If you wish to create your own application, feel free to copy fib.c or helloworld.c as a starting point. Use the nbhelloworld.s as a starting point for creating a new program in assembly. You will have to edit the top few lines of the makefile to make sure your program gets compiled. The instructions are located at the top of Makefile, but they are repeated here for completeness.

#For each application you want to build, add a new line such as:
#myApp: source1.o source2.o source3.o
#ALSO, add myApp to the APPS= line
# Be sure to include lib141.o if you wish to use the SendByte, itoa, or other
# functions in lib141.c

hello_world: hello_world.o lib141.o
nbhelloworld: nbhelloworld.o
lab3-test: lab3-test.o
fib: fib.o lib141.o

APPS=lab3-test hello_world nbhelloworld fib

If I wanted to add a new program "sort" that is located in sort.c and uses the lib141 library, I would make the following changes to the top of the Makefile:

#For each application you want to build, add a new line such as:
#myApp: source1.o source2.o source3.o
#ALSO, add myApp to the APPS= line
# Be sure to include lib141.o if you wish to use the SendByte, itoa, or other
# functions in lib141.c

hello_world: hello_world.o lib141.o
nbhelloworld: nbhelloworld.o
lab3-test: lab3-test.o
fib: fib.o lib141.o
sort: sort.o lib141.o

APPS=lab3-test hello_world nbhelloworld fib sort

Unit Testing

Now that we have described the cross-compiler, you can use it to create your own test programs. In this part of the lab, you will be required to test each of your new instructions. You will want to write your test programs in assembly in this stage to guarantee that the compiler produces the correct commands.

You may write programs that test a single instruction or that test multiple instructions, but be sure to test every instruction (including the instructions from the previous lab). Don't forget to add your programs to the Makefile as described in the previous section. If you do not see the memh files that are prefixed with your program name after running 'make', it is probably because you forgot to add the correct targets to the Makefile.

Question 3: Simulate your control unit for each instruction. In the report, include the waveform that shows all of the control output signals. Below the waveform, please specify which instructions were tested and in what order. (e.g., "ADDI, BEQ, LUI, ...").

When you are satisfied that your control unit is behaving correctly, its time to move on to testing larger programs.
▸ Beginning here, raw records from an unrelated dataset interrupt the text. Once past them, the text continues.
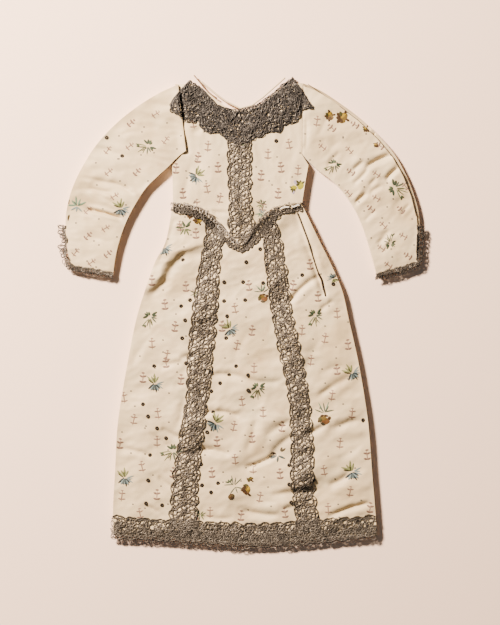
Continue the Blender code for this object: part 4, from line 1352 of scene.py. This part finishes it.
class GOWN_OT_skirt(bpy.types.Operator):
    """Build the front and back of the skirt"""

    bl_idname = "gown.skirt"
    bl_label = "Skirt"

    def execute(self, context):
        back = [BACK_WAIST, *SKIRT_SECTIONS[1:]]
        under = cloth_sheet("skirt_back_cloth", back, True, bare_height, lining_material(), cell=4.0)
        fit_out(under, "silk", "skirt_back")
        front = [lowered(WAIST, -TUCK), *SKIRT_SECTIONS[1:]]
        over = cloth_sheet("skirt_front_cloth", front, True, lambda at: shaped_height("skirt_front", at),
                           silk_material(), rims=("left", "right", "end"))
        fit_out(over, "silk", "skirt_front")
        PILE.add(over)
        return {"FINISHED"}


class GOWN_OT_bodice(bpy.types.Operator):
    """Build the front and back of the bodice"""

    bl_idname = "gown.bodice"
    bl_label = "Bodice"

    def execute(self, context):
        under = cloth_sheet("bodice_back_cloth", bodice_sections(0.0, BACK_WAIST), False, back_neck_height,
                            lining_material(), cell=2.0)
        fit_out(under, "silk", "bodice_back")
        PILE.add(under)
        over = cloth_sheet("bodice_front_cloth", bodice_sections(3.0, WAIST), False,
                           lambda at: shaped_height("bodice_front", at), silk_material(),
                           rims=("left", "right"), begin=0.5)
        fit_out(over, "silk", "bodice_front")
        PILE.add(over)
        return {"FINISHED"}


class GOWN_OT_sleeves(bpy.types.Operator):
    """Build both two-piece sleeves"""

    bl_idname = "gown.sleeves"
    bl_label = "Sleeves"

    def execute(self, context):
        for side, sections, under_height, material, rims in (
                ("left", SLEEVE_LEFT_SECTIONS, bare_height, lining_material(), ("left", "right", "end")),
                ("right", SLEEVE_RIGHT_SECTIONS, under_sleeve_height, silk_material(), ("left", "end"))):
            name = f"sleeve_under_{side}"
            under = cloth_sheet(f"{name}_cloth", sections, True, under_height, material, cell=2.0)
            fit_out(under, "silk", name)
            PILE.add(under)
            panel = f"sleeve_top_{side}"
            top = inset(sections, side, TOP_SLEEVE_INSET[side])
            over = cloth_sheet(f"{panel}_cloth", top, True, lambda at, panel=panel: shaped_height(panel, at),
                               silk_material(), rims=rims)
            fit_out(over, "silk", panel)
            PILE.add(over)
        return {"FINISHED"}


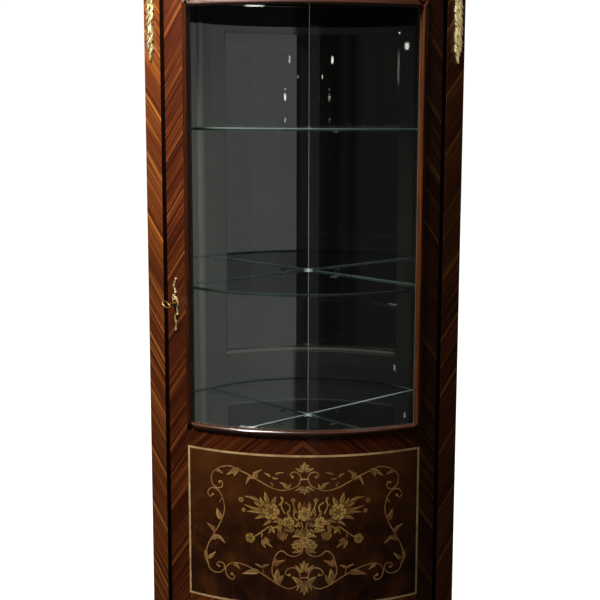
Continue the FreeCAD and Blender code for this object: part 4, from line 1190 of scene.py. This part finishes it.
# what the mirrors show of the inside of the door and its surround
LINED_PIECES = [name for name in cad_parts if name.startswith("door_") and name != "door_glass"]
LINED_PIECES += [*GLASS_BEADS, *("glazing_moulding_" + moulding[1] for moulding in MOULDINGS)]
LINED_PIECES += ["right_front_stile", "right_reveal_strip", "right_mirror_bead"]
SHELF_PIECES = ["left_mirror", "right_mirror", "shelf_pins", *(shelf[0] for shelf in SHELVES)]
STUDIO_LAMPS = [
    # name, place, target, width, height, power, colour
    ("key_light", KEY_PLACE, (0.0, 0.0, 1.3), 0.9, 0.6, 57.0, (1.0, 0.96, 0.90)),
    ("fill_light", (1.8, -2.6, 2.6), (0.0, 0.0, 0.9), 1.4, 1.4, 6.5),
    ("back_light", (-0.6, 3.6, 2.2), (0.0, 0.2, 0.9), 1.6, 1.6, 30.0),
]
PIECE_LAMPS = [
    # name, place, target, width, height, power, the pieces that it lights
    ("inner_front_light", (0.02, 0.10, 1.0), (0.06, -1.0, 1.0), 0.35, 1.5, 0.4, LINED_PIECES),
    ("rear_light", (-0.255, 2.73, 1.0), (0.15, -0.2, 1.0), 0.08, 0.5, 42.0, LINED_PIECES),
    ("inner_rear_light", (0.0, -0.10, 1.10), (0.0, 1.0, 1.10), 0.30, 1.0, 2.6, SHELF_PIECES),
    ("bead_light", (0.05, -0.14, 1.05), (0.30, -0.07, 1.05), 0.05, 1.2, 0.6, ["right_mirror_bead"]),
    ("chute_light", (1.5, -2.2, 2.0), (0.33, -0.1, 1.56), 0.8, 0.8, 76.0, ["right_chute_cast"]),
    ("plate_light", (-1.3, -2.2, 1.5), (-0.28, -0.2, 0.94), 0.8, 0.8, 26.0, ["key_plate_cast", "key"]),
    ("moulding_light", (-1.15, -1.85, 1.9), (-0.1, -0.2, 0.7), 0.5, 3.0, 150.0, ["glazing_moulding_bottom"]),
]


def add_lamps():
    for settings in STUDIO_LAMPS:
        leave_out(add_area(*settings), "floor")
    for *settings, pieces in PIECE_LAMPS:
        light_only(add_area(*settings), *pieces)
    # the left wall alone stops the rear light, so it lights only the hinge side of the lining
    rear = bpy.data.objects["rear_light"].light_linking
    rear.blocker_collection = group_of("rear_light_blockers", ["left_back_wall"])
    # this one only puts a gleam on its moulding
    gleam = bpy.data.objects["moulding_light"]
    gleam.visible_glossy = True
    gleam.visible_diffuse = False


add_world()
add_floor()
add_lamps()

scene = bpy.context.scene
scene.view_settings.view_transform = "Standard"
scene.cycles.max_bounces = 16
scene.cycles.transparent_max_bounces = 24
scene.cycles.glossy_bounces = 8
scene.cycles.caustics_reflective = False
"Hello World" with Branches

In Lab 3, you ran a simplified version of "Hello World" that avoided the use of any branch or jump instructions. We were able to do this by not testing the serial interface to see if it was ready to transmit data. Now that we have branches, however, we can test the serial interface by reading the serial output status register.

Question 4: Run the "helloworld" program contained in the zip file we provided. If you do not see the memh files, you will need to run 'make' to generate them. Simulate your processor until it prints "Hello World" and put the output from the messages panel (usually at the bottom of the modelsim window) in your report. Also include a waveform that shows all of the internal wires in your processor module.

(The lack of) branch and load delays

The files in lab4-file.zip configure the compiler to not place useful instructions in the branch delay slot or load delay slots. Instead, it always put a nop in the slot. We have configured the compiler this way because the processor you will build during this lab does not have a branch delay or load delay slot. Instead, branches occur immediately, and the results of loads are available immediately.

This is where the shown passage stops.